• [WHAT TO WORK ON]
From the entries below, copy every line where the string "follow" appears.

• [INPUT RECORDS]
^^^^^^^^
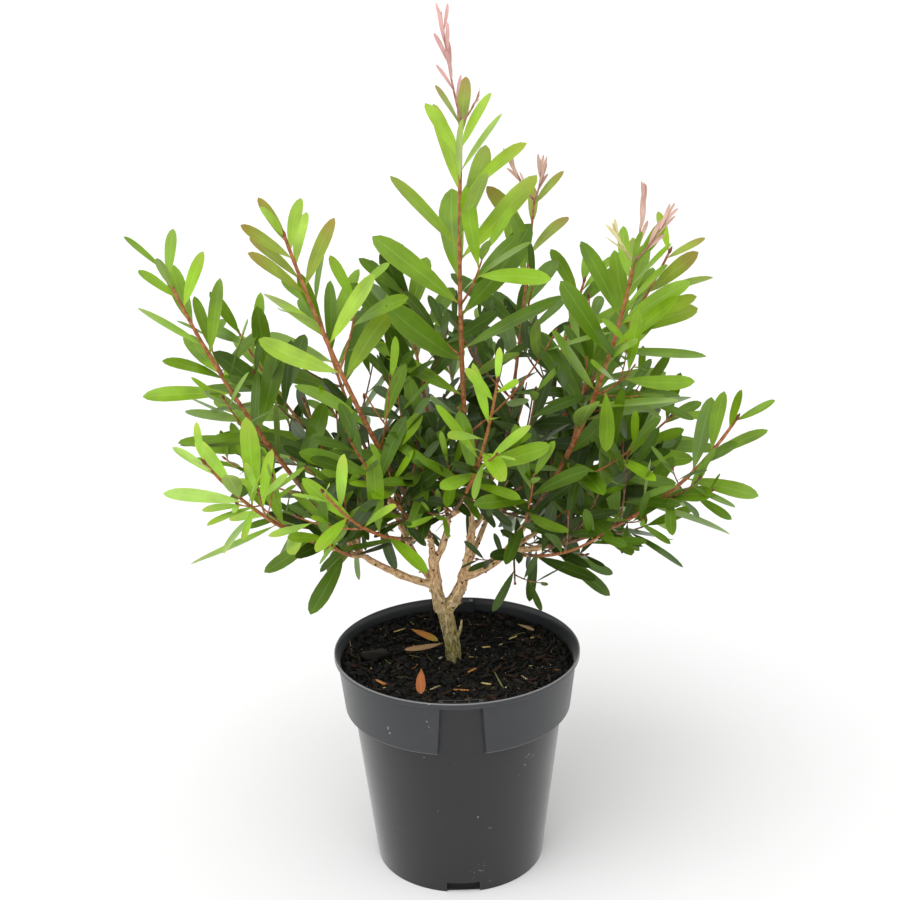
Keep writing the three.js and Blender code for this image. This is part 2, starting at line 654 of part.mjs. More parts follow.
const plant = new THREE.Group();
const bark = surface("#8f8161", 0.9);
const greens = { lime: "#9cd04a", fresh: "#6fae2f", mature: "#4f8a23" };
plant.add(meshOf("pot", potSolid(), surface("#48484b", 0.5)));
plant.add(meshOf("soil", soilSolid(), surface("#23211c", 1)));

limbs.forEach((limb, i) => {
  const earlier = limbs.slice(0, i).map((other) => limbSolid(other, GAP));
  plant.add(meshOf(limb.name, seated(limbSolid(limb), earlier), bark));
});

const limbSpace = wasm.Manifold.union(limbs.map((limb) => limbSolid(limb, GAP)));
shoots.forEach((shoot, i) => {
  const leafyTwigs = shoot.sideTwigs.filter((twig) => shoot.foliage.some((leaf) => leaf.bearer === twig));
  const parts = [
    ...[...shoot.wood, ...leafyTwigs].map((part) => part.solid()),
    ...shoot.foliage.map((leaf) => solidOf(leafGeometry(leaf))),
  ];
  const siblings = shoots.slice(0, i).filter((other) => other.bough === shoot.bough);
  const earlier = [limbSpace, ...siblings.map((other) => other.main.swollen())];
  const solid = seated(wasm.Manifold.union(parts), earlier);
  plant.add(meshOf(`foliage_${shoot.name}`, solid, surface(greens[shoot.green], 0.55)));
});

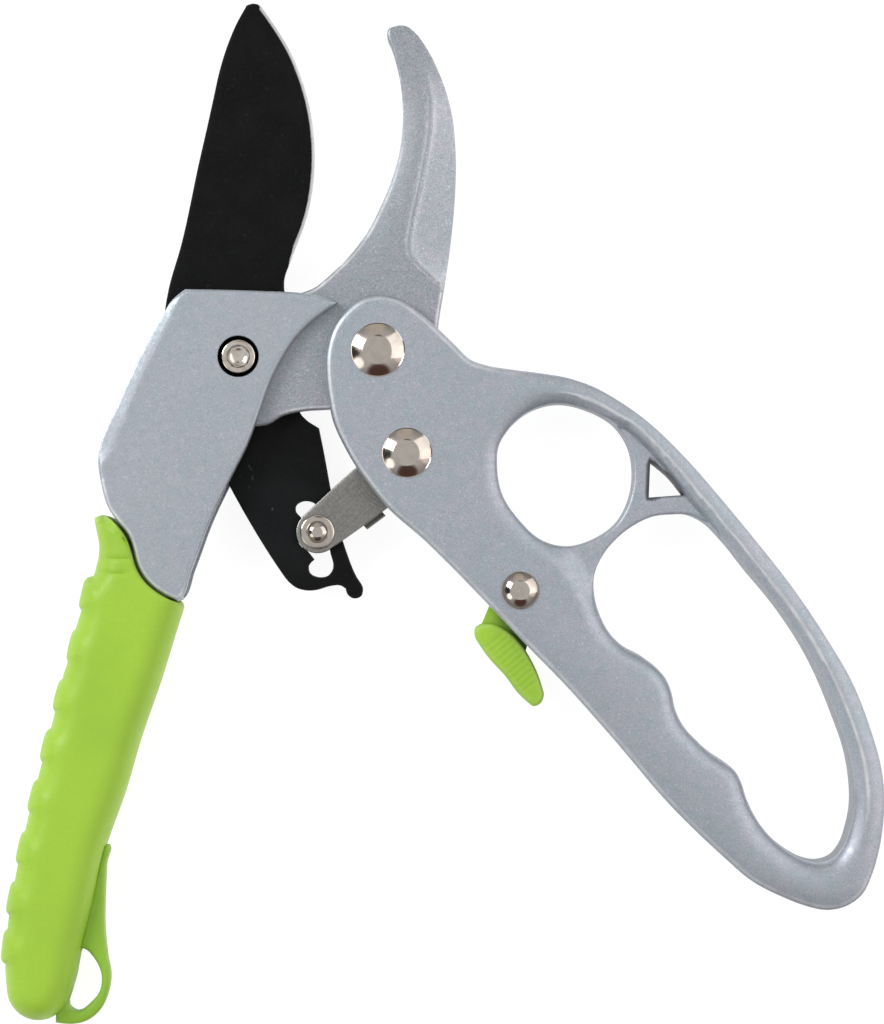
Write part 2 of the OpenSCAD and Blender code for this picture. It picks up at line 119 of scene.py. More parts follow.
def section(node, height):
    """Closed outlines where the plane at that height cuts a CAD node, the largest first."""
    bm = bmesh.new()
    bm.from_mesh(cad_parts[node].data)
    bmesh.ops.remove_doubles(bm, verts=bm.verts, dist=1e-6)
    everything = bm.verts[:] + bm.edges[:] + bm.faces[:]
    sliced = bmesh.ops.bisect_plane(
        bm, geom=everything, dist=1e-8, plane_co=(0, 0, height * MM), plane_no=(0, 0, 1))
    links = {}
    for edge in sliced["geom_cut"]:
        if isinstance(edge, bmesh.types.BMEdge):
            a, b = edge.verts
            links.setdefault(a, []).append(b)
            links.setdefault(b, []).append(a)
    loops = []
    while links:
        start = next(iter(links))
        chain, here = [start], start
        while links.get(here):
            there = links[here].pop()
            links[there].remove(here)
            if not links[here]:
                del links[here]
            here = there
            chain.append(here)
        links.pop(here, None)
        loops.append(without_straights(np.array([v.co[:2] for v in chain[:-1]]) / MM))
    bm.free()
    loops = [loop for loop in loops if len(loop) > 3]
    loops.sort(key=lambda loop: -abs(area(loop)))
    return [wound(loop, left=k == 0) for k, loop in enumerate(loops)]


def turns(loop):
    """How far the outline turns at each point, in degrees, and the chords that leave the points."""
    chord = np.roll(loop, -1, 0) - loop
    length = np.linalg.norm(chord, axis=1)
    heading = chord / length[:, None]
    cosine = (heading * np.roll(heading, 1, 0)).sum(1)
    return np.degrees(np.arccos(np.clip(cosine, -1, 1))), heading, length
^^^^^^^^
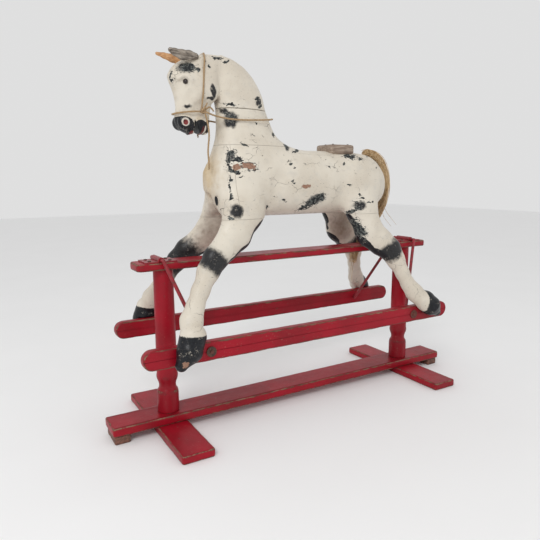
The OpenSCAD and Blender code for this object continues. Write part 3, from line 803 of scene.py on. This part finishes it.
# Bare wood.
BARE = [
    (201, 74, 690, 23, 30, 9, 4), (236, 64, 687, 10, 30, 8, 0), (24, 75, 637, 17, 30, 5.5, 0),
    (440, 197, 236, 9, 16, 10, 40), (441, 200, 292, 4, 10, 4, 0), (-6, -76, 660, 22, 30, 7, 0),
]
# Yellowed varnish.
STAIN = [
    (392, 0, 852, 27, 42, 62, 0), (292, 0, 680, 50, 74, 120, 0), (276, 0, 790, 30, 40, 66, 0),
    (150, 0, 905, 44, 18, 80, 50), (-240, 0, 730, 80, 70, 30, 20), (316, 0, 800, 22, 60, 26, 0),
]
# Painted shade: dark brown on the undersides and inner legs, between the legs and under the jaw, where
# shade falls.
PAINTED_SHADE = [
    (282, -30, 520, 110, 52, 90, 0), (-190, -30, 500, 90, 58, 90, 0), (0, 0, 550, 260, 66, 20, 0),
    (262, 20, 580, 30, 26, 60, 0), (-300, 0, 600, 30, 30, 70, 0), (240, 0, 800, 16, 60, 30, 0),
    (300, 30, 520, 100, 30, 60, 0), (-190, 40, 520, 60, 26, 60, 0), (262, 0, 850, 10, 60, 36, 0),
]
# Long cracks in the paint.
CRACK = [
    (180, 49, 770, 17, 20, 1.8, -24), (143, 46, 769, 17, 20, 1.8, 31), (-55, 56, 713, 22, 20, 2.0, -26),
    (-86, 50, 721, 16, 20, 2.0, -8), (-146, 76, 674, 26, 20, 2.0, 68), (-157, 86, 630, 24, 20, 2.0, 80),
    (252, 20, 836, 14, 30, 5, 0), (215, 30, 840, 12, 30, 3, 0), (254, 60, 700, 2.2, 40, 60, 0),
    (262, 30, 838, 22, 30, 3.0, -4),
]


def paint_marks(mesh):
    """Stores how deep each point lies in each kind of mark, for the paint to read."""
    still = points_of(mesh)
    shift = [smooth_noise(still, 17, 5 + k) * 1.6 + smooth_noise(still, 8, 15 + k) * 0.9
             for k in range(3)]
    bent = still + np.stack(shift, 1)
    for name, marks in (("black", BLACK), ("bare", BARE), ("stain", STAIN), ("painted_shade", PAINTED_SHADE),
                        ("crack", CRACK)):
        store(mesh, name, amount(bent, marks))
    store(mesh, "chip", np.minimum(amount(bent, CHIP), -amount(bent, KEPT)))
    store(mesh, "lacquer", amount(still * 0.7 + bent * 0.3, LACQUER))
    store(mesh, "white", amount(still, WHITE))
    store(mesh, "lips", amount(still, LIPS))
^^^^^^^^
• [COMPLETE OUTPUT]
Keep writing the three.js and Blender code for this image. This is part 2, starting at line 654 of part.mjs. More parts follow.
Write part 2 of the OpenSCAD and Blender code for this picture. It picks up at line 119 of scene.py. More parts follow.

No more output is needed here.